Zona rural de Damasco: los momentos que preceden a la muerte de todos nosotros

A Fida al-Ba'li…
No suele pasar que uno se despierte y vea que ha perdido, por ejemplo, un ojo. Su ojo que estaba parpadeando apenas unos segundos antes de cerrarse, no suele desaparecer de pronto para que ocupe su lugar una piel suave, como si nunca hubiera estado ahí.
Si eso sucediera, provocaría un terror y una tristeza inmensurables. La mera posibilidad de que ello sucediera haría que la vida se tornase histérica debido a las preocupaciones y a la futilidad de la misma. Uno desearía perder su ojo y que sus miembros se cayeran uno a otro, con la mayor brevedad posible y en ese preciso instante, para no vivir la angustia de esperar que se fueran cayendo parte por parte durante días, meses y años.
Quizá por eso Abd Allah se ofreció voluntario para acostarse en la tumba de su amigo, con el pretexto de asegurarse de que era suficientemente amplia para su cuerpo mártir. “Me preguntaron si era suficientemente amplia la tumba, y me tumbé en ella, me moví y dije que sí era suficiente”. “Entonces me eché a llorar: Hermano mío, Yihad Shihabi, me he equivocado. Si el cielo no es suficientemente amplio para ti, ¿cómo va a serlo una tumba?”.
Quizá por eso me sobreviene un deseo terrible de ir donde cae el proyectil para recibirlo en mi cuerpo y terminar.
¿Cuál es si no la manera de tratar con la inesperada desaparición de personas a nuestro alrededor? ¿Qué magia negra hace que cada día un amigo que estaba sentado ante nosotros unas horas antes esté ahora tumbado en una tumba, con el cuerpo destrozado, y con todas sus historias, risas y palabras cubiertas de tierra? Nuestras citas son incontables y esperarlo no tiene sentido ni valor
La cuestión no se limita solo a los amigos, sino que se extiende incluso a aquellos que han pasado momentáneamente por nuestra vida y no esperan que los recordemos. El vecino torpe, el niño de la calle de al lado que solía molestarnos con su juego, el vendedor de gasolina que pedía el doble del precio, la mujer desconocida al final del barrio, cualquiera puede desaparecer en un abrir y cerrar de ojos. Y antes de que nos demos cuenta de que ha desaparecido, incluso antes de que lo creamos, nos encontramos mirando con ojos escrutadores su frío rostro en un vídeo absurdo y neutral
En vez de lamentarnos por quien se ha ido, llorándole como debe ser, en vez de penarlo, guardar un minuto de silencio o de shock, nos ahogamos pensando en quién caerá después, en dónde, cuándo y cómo. ¿En una hora? ¿Antes de comer? ¿Mientras tomamos el café? ¿O durante una reunión que muestre cómo de perseverantes, valientes y pacientes somos que permaneceremos hasta que caiga el último párpado, y cómo de feo e hipócrita es el mundo que recoge lo que se nos va cayendo para enterrarlo y enterrarnos?

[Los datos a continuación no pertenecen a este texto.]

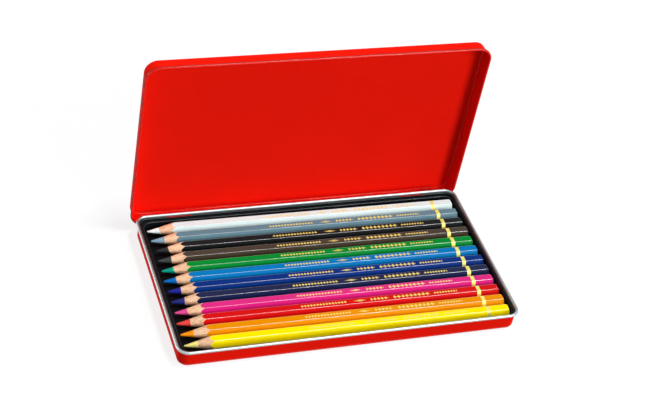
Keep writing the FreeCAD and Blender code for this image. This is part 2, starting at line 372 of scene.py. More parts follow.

¿Cómo se puede llevar esta pérdida y la angustia generada por una nueva pérdida sin caer en la locura o acostumbrarse a la idea de que todos mueren y de que es cuestión de tiempo? No hay por qué angustiarse: él morirá, y ella morirá también. Es el ciclo de la vida, pero a mayor velocidad, como si se sirviera de un generador gigante con la energía de la muerte absoluta.
No te angusties, Fida. Como te dijo tu madre mientras acariciaba tu frío rostro: “Duerme, cariño, duerme… Acuéstate tranquilo”.